The tea party even spread to America, where tea became the source of political protest. Frustrated and angry at Britain for imposing taxation without representation, American colonists dumped chests of tea, imported by the British East India Company, into Boston Harbour in Massachusetts. Politics aside, tea drinking became as American as apple pie in the 1800s, and the American pottery industry, influenced by the Arts and Crafts movement, started to produce decorative teapots depicting American landscapes. As with the simple design of the Brown Betty, Fiestaware in post-war America saw the evolution of a more pared-back design, and the Fiesta teapot, which came in a range of bold-coloured glazes, became a staple in US homes.

POT LUCK: THE BIRTH OF THE TEA BAG
At the same time tea was taking off in America, the tea bag was accidentally invented. Accidentally, because in 1908, American tea merchant Thomas Sullivan started to send samples of his tea to customers in small silken bags, and some assumed these were supposed to go straight into the pot rather than emptying out the contents into the metal tea strainers that were de rigueur. Following on from the appeal of the silk tea bags, Sullivan then developed finer sachets made from gauze with later designs using paper, and the tea bag proliferated in the USA.

Today, greater awareness of sustainability and campaigns to reduce single-use plastics, such as Plastic Free July, have seen the rise of loose-leaf teas, teapots and tea infusers. They are coming back into fashion! Although there are many designs to choose from based on aesthetics, it seems the tea industry has come full circle. Today, tea drinkers are opting to brew their cuppa the old way – whether it’s in a Japanese tetsubin cast-iron teapot or a Wedgewood English bone-china teapot – or with a more 21st-century approach, with a modern glass-walled infuser.

TEAPOT TRIVIA
Here are some common questions – and our answers – for the tea curious.

1. Can you use a cast-iron teapot on the stove?
Traditionally, people used the Japanese cast-iron teapot, the tetsubin, to boil water to pour into teapots for tea ceremonies. Original models did not have an enamel interior. Today, people use replicas of this ancient vessel as teapots, but these modern models have an enamel coating that would crack and leak iron into your tea if you put it on the direct heat of the stove. Use cast-iron as you would ceramic teapots – adding loose-leaf tea and boiling water to the pot.
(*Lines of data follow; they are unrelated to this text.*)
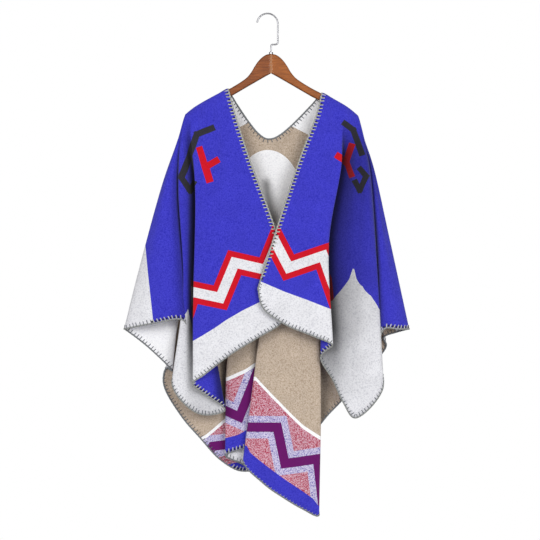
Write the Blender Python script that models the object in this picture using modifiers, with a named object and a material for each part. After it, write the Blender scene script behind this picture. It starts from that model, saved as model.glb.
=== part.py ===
"""Ruana wrap hung over a wooden coat hanger.

The wrap is one rectangle of double-faced blanket cloth with rounded corners and a slit from the
middle of the front hem to the back of the neck. It is modelled as three sheets that meet along the
shoulder ridges: the left front, the right front and the back. Each sheet is a fan of fold lines
that leave the shoulder or the neckline and run down to the hem. A fold line has five places: the
ridge, the brow beside the hanger arm, the yoke, and then the high, low and hem points of its row.

The origin is the inner top of the hook's crook, which is what the hanger hangs by. X runs to the
right as seen from the front, Y to the back and Z up. Tables are in millimetres.
"""
import math
from collections import namedtuple

import bpy
import numpy as np

MM = 0.001
COLLECTION_NAME = "ruana_wrap_on_hanger"

# Driving sizes of the cloth
WALL = 2.0
SEAM_GAP = 0.3
SEAM_LIP = 2.4
COLUMNS_PER_FOLD = 2
ROWS_PER_SPAN = (3, 3, 5, 5, 6)

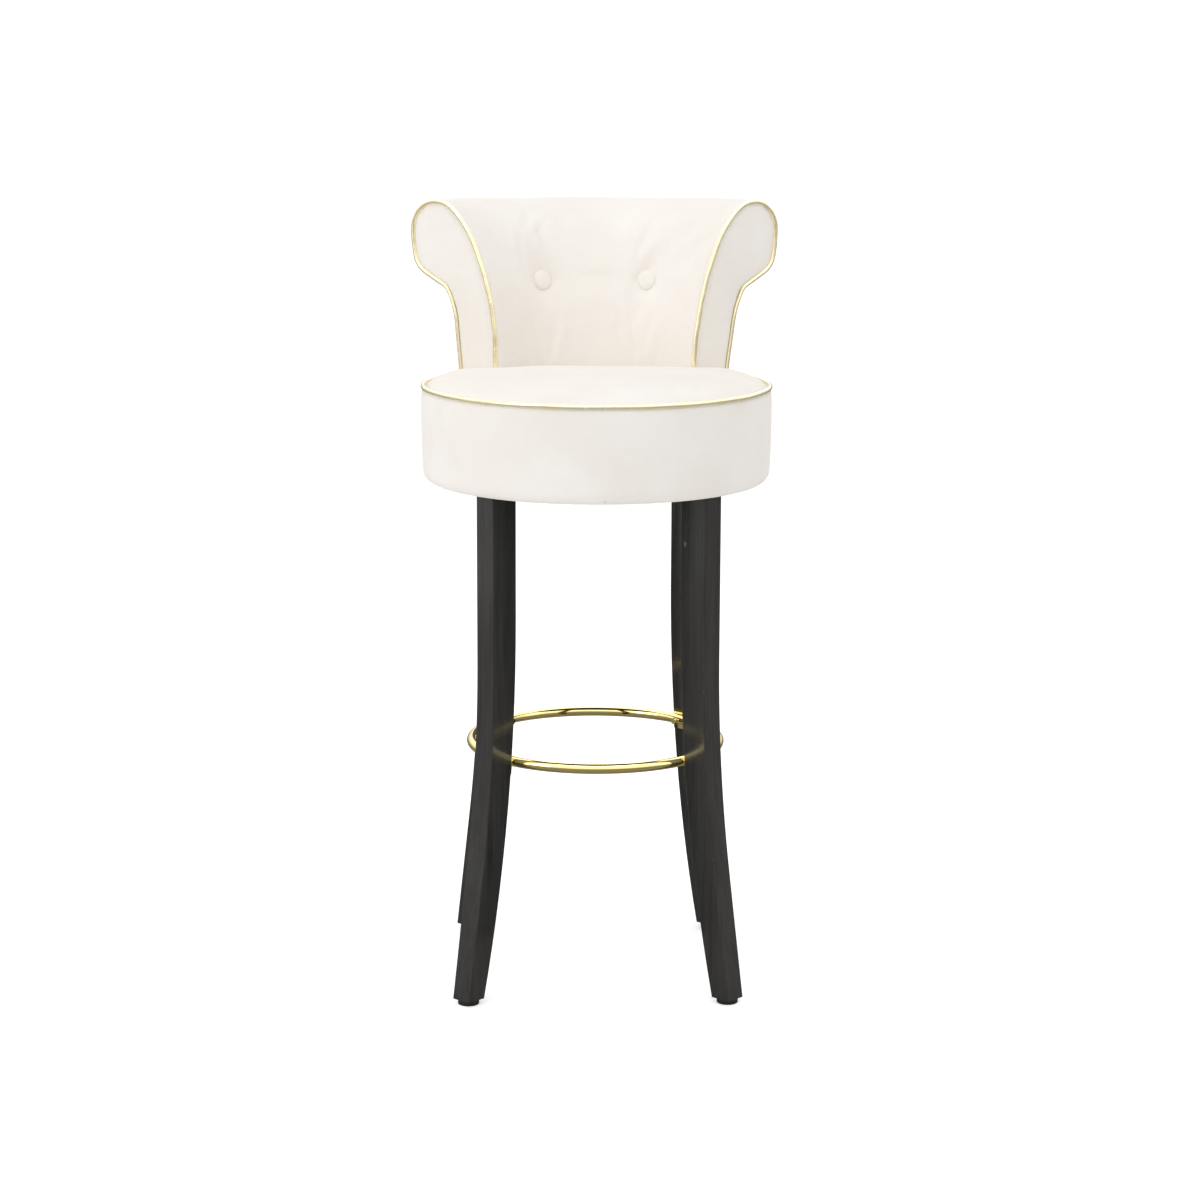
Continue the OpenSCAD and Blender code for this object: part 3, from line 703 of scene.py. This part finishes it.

2. How should you clean a teapot?
The rinse-and-dry method is sufficient with most teapots, but, if the pot is a lighter colour, the build-up of tea tannins becomes evident, and it will need an occasional scrubbing. Dish detergents and a cloth will take care of most stains; however, if the pot has been neglected for some time, a bit of white vinegar or a denture cleaner can help remove the stain build-up. Iron teapots today are coated with a product that protects them from rust. That’s one reason you never scrub the interior of these pots with an abrasive cleaner or pad: you don’t want to damage that protective layer. Simply wash the teapot, allow it to drain completely, and wipe it inside and out with a dry cloth. Rinse and air-dry Yixing teapots, as you want the tea coating to build up on the teapot’s interior. The Boston Tea Party Museum shares some tea folklore about Yixing pots: “It’s said that some ancient Yixing pots could make tea today simply by having water poured into them. The accumulated flavours of past steepings would add their flavour to the water and tea would magically appear!”

3. What teapots are best for making tea?
Although the form of a teapot comes down to personal preference, the function of a teapot is to keep your tea warm, whether you’re buttering up your second scone or leafing through the weekend newspaper. Porcelain is non-porous and holds the temperature of the tea well, so use it for any type of tea, from black to green. Yixing clay pots are ideal for brewing the same tea over and over again to build up that flavour memory and are best-known for black tea, puer and oolongs. Glass teapots have a modern design that allows you to admire the hue of your brew, and glass infusers are the perfect midpoint between the teacup and the teapot – you simply add your tea and hot water, and can drink your tea directly from the vessel.